**INFORMATION PROVIDED**
○ ○ ○ ○ ○ ○ ○
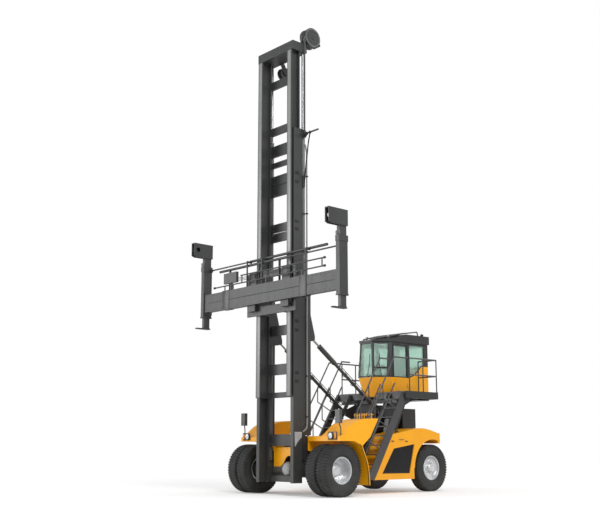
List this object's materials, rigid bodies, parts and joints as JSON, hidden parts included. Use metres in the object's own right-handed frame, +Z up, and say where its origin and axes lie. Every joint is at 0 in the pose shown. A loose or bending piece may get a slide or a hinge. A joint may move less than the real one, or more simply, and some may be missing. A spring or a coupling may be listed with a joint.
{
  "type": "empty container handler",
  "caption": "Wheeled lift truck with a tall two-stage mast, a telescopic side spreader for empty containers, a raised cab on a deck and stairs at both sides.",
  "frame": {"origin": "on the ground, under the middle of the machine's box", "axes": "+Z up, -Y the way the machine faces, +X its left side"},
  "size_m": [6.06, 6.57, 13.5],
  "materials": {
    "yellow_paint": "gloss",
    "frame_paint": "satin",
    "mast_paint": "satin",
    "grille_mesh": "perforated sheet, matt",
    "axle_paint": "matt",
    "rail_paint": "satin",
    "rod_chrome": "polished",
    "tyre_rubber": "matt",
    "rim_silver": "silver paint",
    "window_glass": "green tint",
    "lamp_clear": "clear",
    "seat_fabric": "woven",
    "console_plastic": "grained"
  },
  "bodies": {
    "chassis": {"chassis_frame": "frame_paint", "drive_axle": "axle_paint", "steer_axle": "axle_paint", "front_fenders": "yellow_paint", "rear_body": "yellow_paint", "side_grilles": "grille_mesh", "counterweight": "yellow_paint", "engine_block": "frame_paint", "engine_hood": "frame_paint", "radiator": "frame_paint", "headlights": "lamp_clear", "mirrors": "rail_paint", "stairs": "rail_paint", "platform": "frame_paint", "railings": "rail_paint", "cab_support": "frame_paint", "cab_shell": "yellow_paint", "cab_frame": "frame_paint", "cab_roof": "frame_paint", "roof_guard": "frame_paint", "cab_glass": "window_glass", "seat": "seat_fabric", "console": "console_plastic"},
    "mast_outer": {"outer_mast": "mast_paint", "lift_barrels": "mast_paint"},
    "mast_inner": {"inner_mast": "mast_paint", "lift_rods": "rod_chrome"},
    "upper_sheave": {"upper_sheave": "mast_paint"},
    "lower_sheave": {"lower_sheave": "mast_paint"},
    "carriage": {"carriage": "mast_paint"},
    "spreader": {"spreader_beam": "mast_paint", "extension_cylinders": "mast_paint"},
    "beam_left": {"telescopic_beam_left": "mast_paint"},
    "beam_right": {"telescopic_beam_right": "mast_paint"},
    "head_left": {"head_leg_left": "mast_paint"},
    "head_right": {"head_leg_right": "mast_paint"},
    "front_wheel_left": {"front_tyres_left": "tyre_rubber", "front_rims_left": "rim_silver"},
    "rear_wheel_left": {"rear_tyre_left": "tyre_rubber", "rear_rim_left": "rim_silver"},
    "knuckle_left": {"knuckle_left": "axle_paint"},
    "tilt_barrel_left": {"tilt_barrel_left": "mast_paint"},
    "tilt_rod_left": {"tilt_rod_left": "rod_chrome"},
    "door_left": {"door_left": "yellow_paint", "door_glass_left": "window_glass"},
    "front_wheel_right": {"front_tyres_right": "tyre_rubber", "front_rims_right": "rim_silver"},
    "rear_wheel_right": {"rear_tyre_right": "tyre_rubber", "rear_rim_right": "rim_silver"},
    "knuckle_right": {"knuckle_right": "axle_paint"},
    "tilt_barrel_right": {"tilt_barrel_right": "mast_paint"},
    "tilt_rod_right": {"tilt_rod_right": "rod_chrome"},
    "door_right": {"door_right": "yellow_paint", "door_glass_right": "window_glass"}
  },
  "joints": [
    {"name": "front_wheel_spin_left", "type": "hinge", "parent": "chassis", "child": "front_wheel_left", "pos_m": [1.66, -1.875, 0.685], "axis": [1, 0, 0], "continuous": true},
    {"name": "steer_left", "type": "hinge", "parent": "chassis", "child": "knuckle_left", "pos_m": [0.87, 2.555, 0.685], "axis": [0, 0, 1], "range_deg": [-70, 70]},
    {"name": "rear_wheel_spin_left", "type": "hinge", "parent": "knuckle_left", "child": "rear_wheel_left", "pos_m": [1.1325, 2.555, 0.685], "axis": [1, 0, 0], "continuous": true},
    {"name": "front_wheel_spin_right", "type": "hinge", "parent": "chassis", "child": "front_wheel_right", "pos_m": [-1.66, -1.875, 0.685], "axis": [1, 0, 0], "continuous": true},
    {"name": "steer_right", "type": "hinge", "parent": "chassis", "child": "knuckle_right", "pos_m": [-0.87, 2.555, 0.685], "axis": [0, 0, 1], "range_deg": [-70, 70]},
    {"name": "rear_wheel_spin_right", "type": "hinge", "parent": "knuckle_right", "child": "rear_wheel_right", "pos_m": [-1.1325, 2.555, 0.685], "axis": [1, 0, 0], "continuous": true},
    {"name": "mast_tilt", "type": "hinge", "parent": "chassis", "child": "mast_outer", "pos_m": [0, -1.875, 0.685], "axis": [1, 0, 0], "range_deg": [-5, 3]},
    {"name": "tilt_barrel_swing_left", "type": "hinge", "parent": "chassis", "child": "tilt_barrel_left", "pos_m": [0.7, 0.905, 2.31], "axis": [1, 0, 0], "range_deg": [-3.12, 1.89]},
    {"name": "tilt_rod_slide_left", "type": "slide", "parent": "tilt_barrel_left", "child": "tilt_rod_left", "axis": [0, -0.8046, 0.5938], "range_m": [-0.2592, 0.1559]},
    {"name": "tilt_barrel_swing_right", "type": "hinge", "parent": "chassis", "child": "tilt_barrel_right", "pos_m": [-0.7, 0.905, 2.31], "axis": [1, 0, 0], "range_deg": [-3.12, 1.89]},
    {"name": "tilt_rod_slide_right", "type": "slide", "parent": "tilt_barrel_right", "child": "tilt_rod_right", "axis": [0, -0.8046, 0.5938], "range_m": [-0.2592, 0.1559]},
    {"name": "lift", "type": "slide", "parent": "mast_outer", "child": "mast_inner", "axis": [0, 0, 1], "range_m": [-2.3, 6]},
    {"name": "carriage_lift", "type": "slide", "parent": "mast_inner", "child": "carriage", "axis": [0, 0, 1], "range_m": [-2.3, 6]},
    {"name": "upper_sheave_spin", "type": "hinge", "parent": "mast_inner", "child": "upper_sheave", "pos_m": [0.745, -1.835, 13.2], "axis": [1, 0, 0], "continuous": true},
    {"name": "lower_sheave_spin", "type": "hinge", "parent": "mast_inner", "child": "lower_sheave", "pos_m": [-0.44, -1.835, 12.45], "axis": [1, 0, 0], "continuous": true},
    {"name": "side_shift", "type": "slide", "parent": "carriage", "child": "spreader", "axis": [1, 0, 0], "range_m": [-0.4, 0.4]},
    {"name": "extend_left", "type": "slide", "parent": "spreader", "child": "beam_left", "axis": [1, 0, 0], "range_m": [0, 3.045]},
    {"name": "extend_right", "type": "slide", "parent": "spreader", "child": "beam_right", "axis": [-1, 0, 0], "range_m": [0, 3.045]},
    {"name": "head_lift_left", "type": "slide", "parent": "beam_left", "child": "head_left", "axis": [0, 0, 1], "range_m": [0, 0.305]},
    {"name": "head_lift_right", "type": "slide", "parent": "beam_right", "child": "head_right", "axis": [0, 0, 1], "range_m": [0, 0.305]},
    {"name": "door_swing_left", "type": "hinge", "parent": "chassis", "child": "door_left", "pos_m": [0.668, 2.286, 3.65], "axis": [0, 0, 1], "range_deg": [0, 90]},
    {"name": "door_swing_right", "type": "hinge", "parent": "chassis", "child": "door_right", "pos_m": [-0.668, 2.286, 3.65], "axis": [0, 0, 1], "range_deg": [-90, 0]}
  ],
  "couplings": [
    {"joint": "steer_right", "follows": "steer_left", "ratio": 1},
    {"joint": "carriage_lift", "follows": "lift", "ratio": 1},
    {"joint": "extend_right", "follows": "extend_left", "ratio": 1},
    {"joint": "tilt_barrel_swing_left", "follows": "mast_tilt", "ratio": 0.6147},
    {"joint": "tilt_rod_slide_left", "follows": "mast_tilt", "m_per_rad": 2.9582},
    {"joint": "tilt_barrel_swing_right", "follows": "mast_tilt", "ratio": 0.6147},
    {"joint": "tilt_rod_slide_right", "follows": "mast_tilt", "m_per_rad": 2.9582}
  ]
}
○ ○ ○ ○ ○ ○ ○
**WORK TO DO**
State how many lines above include the word "materials", and nothing more.

**RESPONSE TO THIS TASK**
2